Clingan learned "confidence and respect" from his two biggest influences, Grandmasters Yi and Bong Soo Han, traits he tries to impart on his students daily.
As a grandmaster, Clingan gauges himself not by what he has accomplished, but by what his students have done.
"Look at your students, see how well they're doing and you take pride in that," Clingan said. "That's your pride when you're teaching. To learn something is alright, but if you're not ready to share, then why learn it?"
Clingan is now even teaching the grandchildren of some of his former students.
One of Clingan's biggest thrills was working at the Pentagon under former Secretary of Defense Caspar Weinberger.

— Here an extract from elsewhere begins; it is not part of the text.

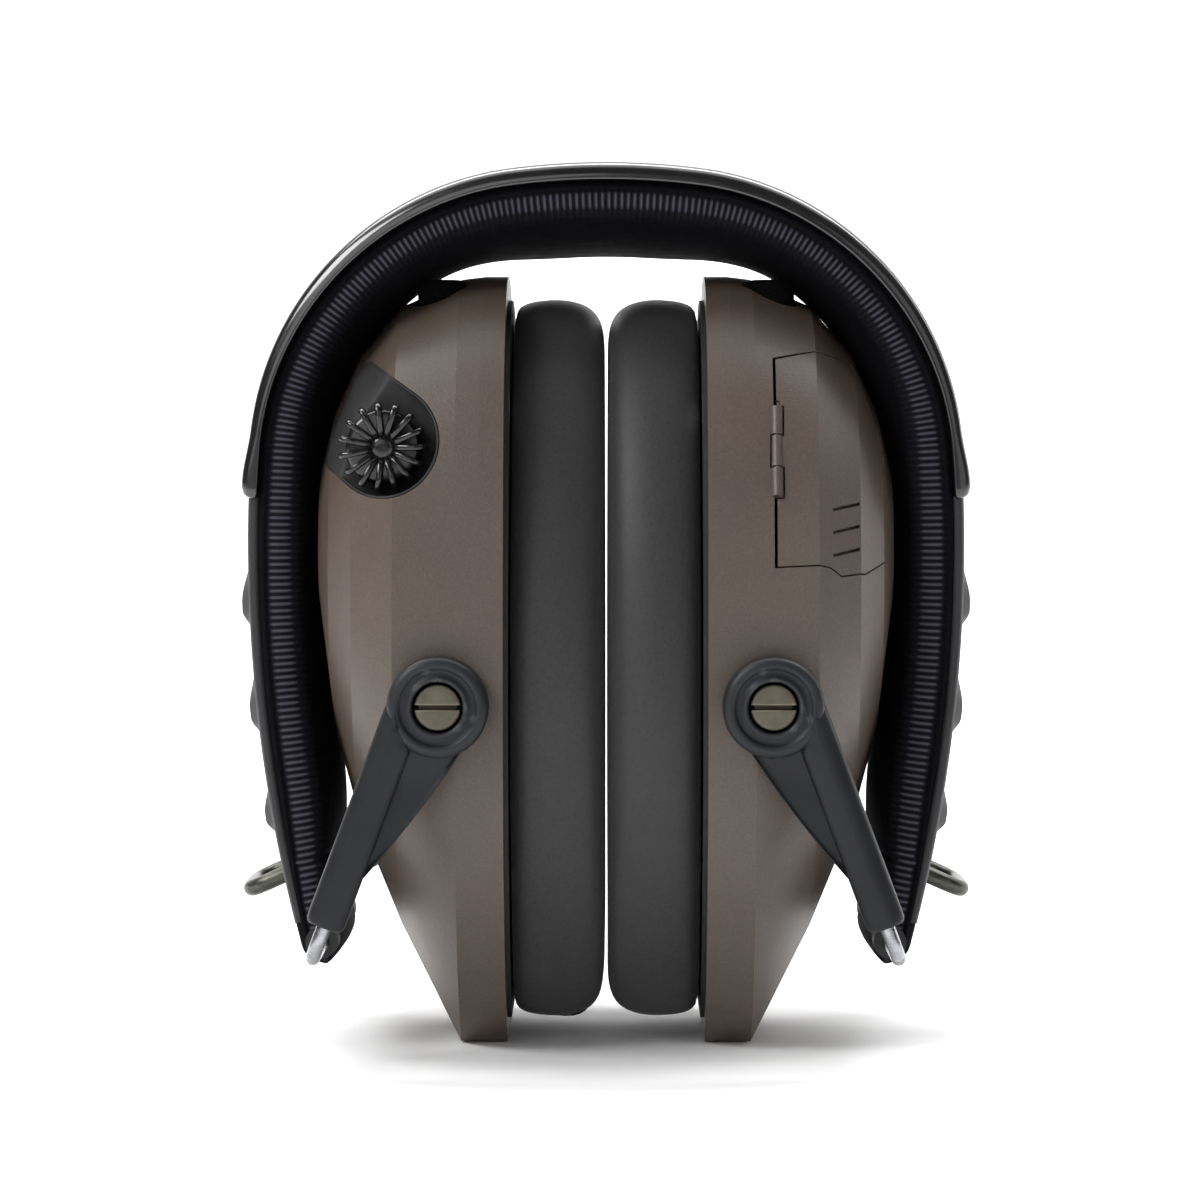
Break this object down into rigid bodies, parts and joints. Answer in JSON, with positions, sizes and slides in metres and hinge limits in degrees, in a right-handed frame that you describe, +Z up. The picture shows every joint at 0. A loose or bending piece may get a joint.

He taught briefly in Arkansas and Minnesota before settling in the Yuba-Sutter area. At one time, Clingan operated studios in Paradise, Chico, Gridley, Beale and Yuba City, along with his current Marysville location.
Clingan's only remaining dojang is a quaint, blue building on 14th Street.
His office, located in the back of the building, doesn't feel like the domicile of a grandmaster of the martial arts, and it's not meant to be.
There are no plaques or certificates, just a rack with karategis resting on hangers. He doesn't believe he's "better than anyone," but that he just worked hard to get to this point.
Saturday he'll be accepting the highest honor an American martial artist can receive.
Monday, he's back to work, teaching the people who helped him earn it.
"I don't look for things," Clingan said. "I accept things as they are right now. I'm not going to be any different tomorrow than I am today.
"I'm going to teach the same way and have the same compassion for people."